EXERCISE: Output exactly the span of lines that begins at the line containing "# Weld bead round" and ends at the line containing "record = json.load(file)", both lines included.
* * * *
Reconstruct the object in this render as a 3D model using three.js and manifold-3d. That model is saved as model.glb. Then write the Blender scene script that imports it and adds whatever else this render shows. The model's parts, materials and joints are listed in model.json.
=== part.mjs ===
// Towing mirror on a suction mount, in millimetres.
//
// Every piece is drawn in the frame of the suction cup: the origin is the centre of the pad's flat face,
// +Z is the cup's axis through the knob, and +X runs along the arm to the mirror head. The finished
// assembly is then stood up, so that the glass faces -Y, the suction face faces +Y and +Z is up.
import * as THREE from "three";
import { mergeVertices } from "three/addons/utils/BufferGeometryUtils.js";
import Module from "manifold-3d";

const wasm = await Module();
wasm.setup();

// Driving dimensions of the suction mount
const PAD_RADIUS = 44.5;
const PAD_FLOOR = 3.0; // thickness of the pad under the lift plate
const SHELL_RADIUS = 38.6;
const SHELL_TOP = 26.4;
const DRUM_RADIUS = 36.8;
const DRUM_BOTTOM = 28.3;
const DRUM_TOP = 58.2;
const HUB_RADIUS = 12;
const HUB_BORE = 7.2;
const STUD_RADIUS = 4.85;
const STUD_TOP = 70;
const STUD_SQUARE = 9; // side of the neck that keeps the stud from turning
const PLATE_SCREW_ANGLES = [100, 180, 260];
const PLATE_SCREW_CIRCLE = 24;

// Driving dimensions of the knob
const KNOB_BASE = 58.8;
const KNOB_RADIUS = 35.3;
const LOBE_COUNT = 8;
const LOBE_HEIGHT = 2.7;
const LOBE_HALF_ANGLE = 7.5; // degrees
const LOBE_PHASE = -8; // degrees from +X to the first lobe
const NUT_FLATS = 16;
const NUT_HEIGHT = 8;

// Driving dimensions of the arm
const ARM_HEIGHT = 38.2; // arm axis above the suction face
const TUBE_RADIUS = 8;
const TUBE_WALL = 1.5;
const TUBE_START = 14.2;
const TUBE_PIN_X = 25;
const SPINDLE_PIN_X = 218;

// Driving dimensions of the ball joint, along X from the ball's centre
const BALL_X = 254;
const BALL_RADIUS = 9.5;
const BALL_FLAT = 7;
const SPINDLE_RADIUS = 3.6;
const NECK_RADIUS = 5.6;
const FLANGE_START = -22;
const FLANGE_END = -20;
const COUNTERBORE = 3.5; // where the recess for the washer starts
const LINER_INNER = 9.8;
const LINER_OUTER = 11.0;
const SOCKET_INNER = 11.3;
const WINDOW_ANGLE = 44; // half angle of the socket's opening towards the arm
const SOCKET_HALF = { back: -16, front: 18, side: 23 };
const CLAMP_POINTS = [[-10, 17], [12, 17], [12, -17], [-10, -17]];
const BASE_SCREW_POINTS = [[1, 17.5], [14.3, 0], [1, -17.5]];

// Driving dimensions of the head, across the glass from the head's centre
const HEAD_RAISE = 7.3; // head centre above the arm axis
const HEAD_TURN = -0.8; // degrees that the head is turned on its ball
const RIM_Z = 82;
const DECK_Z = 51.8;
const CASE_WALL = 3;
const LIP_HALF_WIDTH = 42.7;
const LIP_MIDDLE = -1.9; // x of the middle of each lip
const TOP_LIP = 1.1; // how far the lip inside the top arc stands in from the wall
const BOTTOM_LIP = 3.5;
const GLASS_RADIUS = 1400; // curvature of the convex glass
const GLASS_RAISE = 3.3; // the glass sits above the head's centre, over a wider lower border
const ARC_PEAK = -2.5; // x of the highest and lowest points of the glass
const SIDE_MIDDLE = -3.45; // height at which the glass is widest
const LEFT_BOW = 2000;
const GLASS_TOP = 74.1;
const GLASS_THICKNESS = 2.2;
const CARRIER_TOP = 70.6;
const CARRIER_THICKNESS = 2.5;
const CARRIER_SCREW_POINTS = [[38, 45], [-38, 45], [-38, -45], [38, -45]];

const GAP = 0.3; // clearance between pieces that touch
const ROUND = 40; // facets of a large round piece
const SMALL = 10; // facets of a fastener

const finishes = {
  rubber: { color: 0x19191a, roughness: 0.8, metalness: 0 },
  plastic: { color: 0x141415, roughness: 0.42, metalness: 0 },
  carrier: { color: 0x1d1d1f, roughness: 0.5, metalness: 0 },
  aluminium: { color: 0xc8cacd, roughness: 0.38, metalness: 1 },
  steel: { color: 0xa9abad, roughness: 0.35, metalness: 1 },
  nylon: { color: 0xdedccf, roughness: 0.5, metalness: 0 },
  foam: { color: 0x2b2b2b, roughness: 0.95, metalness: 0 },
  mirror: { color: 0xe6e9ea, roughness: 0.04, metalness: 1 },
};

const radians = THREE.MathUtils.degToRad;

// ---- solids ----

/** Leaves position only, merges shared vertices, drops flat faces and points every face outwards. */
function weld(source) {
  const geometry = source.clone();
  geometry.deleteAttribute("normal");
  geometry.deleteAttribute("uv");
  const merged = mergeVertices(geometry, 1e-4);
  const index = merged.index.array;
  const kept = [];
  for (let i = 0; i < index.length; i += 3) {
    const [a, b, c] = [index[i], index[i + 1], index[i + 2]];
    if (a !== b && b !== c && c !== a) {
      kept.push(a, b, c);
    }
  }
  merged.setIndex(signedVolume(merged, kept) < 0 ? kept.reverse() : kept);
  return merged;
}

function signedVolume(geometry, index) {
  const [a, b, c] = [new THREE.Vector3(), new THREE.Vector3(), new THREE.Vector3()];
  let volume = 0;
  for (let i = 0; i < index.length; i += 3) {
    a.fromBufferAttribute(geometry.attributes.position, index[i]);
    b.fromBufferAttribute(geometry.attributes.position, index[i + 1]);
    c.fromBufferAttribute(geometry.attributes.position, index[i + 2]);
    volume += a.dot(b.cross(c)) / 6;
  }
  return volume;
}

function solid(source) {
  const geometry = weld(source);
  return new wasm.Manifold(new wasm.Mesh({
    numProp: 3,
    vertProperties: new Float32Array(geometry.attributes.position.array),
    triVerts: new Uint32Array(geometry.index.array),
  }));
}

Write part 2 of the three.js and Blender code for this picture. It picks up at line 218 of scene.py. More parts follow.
* * * *
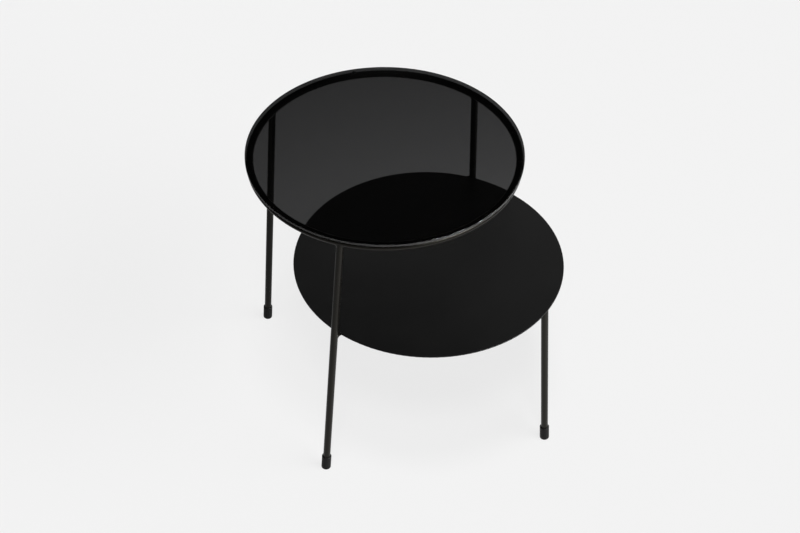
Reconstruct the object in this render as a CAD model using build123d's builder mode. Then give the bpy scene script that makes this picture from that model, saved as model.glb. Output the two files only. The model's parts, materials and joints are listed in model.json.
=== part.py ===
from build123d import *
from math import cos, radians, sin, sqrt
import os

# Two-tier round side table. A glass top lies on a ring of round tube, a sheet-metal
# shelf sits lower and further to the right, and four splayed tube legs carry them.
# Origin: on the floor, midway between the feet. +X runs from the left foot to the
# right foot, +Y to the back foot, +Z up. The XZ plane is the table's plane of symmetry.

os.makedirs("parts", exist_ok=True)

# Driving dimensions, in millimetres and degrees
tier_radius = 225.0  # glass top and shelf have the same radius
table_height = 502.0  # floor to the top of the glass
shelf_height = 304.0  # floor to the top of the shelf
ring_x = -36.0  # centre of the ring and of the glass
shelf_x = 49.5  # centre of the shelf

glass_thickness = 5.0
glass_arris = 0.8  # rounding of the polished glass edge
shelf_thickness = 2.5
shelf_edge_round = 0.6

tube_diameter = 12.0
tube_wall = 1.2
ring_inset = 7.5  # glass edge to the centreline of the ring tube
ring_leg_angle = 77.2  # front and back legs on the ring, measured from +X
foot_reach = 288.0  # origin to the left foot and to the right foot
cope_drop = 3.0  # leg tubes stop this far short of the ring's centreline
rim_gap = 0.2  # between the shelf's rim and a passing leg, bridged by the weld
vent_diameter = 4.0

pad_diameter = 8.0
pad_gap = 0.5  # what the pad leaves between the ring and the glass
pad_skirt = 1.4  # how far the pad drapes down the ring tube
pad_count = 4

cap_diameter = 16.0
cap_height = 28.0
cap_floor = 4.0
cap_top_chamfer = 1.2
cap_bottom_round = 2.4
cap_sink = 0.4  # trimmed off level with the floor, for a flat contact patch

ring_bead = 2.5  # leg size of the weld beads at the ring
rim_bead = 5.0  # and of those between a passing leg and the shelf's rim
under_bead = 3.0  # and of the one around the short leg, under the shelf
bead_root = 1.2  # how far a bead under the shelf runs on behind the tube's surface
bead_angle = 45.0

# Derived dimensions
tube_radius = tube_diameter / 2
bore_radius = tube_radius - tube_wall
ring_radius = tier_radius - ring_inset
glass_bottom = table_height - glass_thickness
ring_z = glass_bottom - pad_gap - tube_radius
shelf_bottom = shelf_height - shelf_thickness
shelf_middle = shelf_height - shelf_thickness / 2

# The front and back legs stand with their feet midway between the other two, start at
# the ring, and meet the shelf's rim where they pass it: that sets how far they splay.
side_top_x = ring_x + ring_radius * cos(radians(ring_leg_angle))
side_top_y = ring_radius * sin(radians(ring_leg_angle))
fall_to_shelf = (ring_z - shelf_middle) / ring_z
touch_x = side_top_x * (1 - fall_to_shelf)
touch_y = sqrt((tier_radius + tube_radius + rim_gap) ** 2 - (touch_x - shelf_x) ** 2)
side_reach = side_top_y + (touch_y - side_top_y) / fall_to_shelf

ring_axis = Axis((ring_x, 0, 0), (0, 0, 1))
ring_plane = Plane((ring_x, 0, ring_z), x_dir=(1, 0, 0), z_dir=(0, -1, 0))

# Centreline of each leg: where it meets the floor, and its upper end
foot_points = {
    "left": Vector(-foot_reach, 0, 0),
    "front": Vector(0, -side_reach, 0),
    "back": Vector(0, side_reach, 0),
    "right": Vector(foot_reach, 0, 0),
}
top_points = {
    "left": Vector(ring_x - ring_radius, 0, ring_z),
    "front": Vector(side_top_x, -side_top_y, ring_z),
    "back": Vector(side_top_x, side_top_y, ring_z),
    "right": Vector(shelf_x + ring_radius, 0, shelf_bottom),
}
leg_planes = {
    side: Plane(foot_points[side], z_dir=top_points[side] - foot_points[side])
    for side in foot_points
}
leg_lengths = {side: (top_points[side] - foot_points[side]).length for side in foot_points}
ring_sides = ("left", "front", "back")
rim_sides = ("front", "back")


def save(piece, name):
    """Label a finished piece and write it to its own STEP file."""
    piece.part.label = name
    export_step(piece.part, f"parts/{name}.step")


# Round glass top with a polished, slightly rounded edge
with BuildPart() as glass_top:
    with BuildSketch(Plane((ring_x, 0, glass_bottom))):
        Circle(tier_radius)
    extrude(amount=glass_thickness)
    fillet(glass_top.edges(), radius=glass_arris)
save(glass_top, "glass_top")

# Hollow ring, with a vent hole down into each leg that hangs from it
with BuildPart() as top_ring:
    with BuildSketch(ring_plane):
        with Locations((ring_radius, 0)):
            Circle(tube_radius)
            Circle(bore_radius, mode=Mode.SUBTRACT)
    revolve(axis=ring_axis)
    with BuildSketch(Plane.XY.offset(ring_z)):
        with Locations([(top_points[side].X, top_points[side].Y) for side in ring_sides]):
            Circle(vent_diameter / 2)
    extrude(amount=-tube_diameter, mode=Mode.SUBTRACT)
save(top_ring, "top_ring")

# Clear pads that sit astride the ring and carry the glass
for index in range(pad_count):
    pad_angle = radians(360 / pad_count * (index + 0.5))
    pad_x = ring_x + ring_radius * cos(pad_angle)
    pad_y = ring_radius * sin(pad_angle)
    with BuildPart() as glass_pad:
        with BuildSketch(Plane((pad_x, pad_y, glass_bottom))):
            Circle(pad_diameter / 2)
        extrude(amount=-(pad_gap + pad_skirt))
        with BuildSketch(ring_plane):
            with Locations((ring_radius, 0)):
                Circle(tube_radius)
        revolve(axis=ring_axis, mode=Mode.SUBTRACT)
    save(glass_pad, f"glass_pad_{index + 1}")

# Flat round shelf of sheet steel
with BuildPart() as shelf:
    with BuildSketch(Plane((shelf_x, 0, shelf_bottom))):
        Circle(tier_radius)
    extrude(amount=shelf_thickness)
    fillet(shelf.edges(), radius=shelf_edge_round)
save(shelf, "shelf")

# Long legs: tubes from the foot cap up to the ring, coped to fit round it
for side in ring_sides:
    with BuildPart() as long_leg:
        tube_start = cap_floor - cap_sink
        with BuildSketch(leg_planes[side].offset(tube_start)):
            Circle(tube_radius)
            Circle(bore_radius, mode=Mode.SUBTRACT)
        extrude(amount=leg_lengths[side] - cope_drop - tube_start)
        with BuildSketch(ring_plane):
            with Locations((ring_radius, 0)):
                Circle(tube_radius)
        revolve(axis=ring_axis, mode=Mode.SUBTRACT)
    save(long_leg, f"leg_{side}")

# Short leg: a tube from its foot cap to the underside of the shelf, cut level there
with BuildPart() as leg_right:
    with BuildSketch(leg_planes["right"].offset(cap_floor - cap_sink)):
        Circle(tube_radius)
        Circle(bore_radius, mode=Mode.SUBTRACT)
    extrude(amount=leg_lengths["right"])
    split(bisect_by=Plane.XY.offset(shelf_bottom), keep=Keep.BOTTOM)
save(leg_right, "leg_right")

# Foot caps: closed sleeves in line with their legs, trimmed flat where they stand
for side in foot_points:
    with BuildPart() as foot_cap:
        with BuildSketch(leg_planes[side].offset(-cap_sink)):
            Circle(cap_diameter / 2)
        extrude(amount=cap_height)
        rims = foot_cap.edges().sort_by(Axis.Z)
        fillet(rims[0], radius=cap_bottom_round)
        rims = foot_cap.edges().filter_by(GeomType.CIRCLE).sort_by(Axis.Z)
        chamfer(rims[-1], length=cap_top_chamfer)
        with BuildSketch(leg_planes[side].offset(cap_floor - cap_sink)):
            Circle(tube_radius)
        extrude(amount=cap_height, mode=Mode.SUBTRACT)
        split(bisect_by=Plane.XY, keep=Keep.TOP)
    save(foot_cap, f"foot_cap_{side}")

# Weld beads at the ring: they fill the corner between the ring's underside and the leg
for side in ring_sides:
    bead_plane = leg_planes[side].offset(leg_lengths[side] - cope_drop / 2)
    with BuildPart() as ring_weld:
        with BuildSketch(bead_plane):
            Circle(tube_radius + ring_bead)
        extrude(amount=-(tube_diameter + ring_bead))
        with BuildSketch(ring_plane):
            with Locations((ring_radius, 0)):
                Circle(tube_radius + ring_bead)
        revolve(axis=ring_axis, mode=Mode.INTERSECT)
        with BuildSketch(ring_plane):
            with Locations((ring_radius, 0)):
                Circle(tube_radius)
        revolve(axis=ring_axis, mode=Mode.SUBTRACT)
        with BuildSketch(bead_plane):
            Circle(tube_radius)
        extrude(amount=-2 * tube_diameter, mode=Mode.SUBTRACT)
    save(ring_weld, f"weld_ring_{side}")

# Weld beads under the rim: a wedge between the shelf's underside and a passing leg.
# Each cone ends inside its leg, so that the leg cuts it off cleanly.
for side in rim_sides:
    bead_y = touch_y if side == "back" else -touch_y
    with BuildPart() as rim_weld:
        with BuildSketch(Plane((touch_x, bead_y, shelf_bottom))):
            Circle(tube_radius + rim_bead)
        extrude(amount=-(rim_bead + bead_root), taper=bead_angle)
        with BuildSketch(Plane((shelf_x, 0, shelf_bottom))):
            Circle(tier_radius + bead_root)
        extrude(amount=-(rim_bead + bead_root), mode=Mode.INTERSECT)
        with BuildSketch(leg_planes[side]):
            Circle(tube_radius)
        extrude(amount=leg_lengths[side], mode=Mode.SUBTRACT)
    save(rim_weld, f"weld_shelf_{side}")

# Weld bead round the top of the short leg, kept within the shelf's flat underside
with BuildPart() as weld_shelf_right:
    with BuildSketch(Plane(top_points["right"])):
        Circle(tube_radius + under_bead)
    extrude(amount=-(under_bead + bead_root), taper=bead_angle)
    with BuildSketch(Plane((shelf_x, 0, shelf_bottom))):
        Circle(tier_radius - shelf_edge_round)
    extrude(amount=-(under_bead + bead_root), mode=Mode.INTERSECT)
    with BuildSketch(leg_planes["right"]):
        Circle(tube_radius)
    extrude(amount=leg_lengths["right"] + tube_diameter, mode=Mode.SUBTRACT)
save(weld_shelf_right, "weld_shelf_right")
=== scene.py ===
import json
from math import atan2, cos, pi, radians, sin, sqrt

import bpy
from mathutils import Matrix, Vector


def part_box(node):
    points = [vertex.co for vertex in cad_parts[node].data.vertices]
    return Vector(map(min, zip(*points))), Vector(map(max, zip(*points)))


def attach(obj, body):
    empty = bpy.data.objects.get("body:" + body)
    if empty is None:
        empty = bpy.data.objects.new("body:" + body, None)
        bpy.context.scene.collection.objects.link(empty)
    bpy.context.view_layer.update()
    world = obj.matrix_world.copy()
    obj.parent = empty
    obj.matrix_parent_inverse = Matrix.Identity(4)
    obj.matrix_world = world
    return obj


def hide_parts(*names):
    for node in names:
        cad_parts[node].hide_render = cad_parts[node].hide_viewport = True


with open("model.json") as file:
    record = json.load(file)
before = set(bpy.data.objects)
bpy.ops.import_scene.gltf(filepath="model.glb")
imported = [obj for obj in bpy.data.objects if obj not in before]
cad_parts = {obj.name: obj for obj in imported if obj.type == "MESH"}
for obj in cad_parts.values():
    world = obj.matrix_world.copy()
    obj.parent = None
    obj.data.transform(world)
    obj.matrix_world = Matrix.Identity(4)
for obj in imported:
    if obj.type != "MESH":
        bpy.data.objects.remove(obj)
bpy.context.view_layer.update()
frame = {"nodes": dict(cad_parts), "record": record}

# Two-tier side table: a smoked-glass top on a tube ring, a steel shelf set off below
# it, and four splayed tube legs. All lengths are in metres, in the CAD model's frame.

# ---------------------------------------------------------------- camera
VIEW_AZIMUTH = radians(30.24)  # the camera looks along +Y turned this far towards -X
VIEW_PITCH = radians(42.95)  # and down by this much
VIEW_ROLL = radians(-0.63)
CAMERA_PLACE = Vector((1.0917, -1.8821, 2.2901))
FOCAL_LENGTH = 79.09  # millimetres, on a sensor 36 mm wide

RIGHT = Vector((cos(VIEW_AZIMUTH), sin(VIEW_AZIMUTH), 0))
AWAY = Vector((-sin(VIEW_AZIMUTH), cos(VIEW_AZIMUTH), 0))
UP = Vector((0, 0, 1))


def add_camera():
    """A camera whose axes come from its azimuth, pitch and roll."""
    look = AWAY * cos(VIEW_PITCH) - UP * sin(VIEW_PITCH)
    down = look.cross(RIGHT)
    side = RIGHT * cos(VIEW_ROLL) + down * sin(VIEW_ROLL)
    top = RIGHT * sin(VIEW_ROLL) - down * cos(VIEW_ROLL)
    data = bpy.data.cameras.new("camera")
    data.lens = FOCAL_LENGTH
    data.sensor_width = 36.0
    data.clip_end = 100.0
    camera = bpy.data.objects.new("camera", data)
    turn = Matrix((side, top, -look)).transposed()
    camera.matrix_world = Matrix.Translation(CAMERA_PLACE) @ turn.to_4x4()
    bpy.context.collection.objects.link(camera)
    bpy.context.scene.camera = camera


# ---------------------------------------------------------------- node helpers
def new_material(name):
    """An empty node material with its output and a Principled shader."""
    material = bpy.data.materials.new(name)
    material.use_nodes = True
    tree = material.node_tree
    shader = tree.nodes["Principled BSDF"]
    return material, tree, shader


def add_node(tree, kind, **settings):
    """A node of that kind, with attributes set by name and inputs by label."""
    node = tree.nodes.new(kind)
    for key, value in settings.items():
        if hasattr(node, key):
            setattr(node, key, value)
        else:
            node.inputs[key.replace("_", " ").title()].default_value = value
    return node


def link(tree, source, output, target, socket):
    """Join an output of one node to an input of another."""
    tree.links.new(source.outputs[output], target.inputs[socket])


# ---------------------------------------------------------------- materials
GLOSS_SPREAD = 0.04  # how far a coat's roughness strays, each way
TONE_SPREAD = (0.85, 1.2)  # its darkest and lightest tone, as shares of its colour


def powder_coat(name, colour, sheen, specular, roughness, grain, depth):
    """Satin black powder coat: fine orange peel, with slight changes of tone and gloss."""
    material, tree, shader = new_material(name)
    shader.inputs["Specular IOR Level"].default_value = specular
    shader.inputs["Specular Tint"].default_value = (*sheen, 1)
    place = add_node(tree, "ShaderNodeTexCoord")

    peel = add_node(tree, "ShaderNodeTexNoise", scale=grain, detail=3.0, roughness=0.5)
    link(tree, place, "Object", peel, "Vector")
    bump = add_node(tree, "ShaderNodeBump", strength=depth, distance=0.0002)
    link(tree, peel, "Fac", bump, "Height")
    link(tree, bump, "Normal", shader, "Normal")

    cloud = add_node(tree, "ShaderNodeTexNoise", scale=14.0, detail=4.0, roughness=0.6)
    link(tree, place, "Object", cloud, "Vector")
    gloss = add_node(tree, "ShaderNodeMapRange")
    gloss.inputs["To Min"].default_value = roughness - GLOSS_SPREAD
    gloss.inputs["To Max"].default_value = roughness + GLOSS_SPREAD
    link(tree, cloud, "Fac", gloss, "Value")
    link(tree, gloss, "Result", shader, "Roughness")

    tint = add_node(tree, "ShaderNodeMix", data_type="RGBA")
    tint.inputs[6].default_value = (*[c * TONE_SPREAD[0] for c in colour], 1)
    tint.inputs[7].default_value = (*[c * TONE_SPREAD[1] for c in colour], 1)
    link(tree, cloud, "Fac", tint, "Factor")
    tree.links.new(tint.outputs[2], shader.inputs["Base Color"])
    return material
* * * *
CORRECT RESPONSE:
# Weld bead round the top of the short leg, kept within the shelf's flat underside
with BuildPart() as weld_shelf_right:
    with BuildSketch(Plane(top_points["right"])):
        Circle(tube_radius + under_bead)
    extrude(amount=-(under_bead + bead_root), taper=bead_angle)
    with BuildSketch(Plane((shelf_x, 0, shelf_bottom))):
        Circle(tier_radius - shelf_edge_round)
    extrude(amount=-(under_bead + bead_root), mode=Mode.INTERSECT)
    with BuildSketch(leg_planes["right"]):
        Circle(tube_radius)
    extrude(amount=leg_lengths["right"] + tube_diameter, mode=Mode.SUBTRACT)
save(weld_shelf_right, "weld_shelf_right")
=== scene.py ===
import json
from math import atan2, cos, pi, radians, sin, sqrt

import bpy
from mathutils import Matrix, Vector


def part_box(node):
    points = [vertex.co for vertex in cad_parts[node].data.vertices]
    return Vector(map(min, zip(*points))), Vector(map(max, zip(*points)))


def attach(obj, body):
    empty = bpy.data.objects.get("body:" + body)
    if empty is None:
        empty = bpy.data.objects.new("body:" + body, None)
        bpy.context.scene.collection.objects.link(empty)
    bpy.context.view_layer.update()
    world = obj.matrix_world.copy()
    obj.parent = empty
    obj.matrix_parent_inverse = Matrix.Identity(4)
    obj.matrix_world = world
    return obj


def hide_parts(*names):
    for node in names:
        cad_parts[node].hide_render = cad_parts[node].hide_viewport = True


with open("model.json") as file:
    record = json.load(file)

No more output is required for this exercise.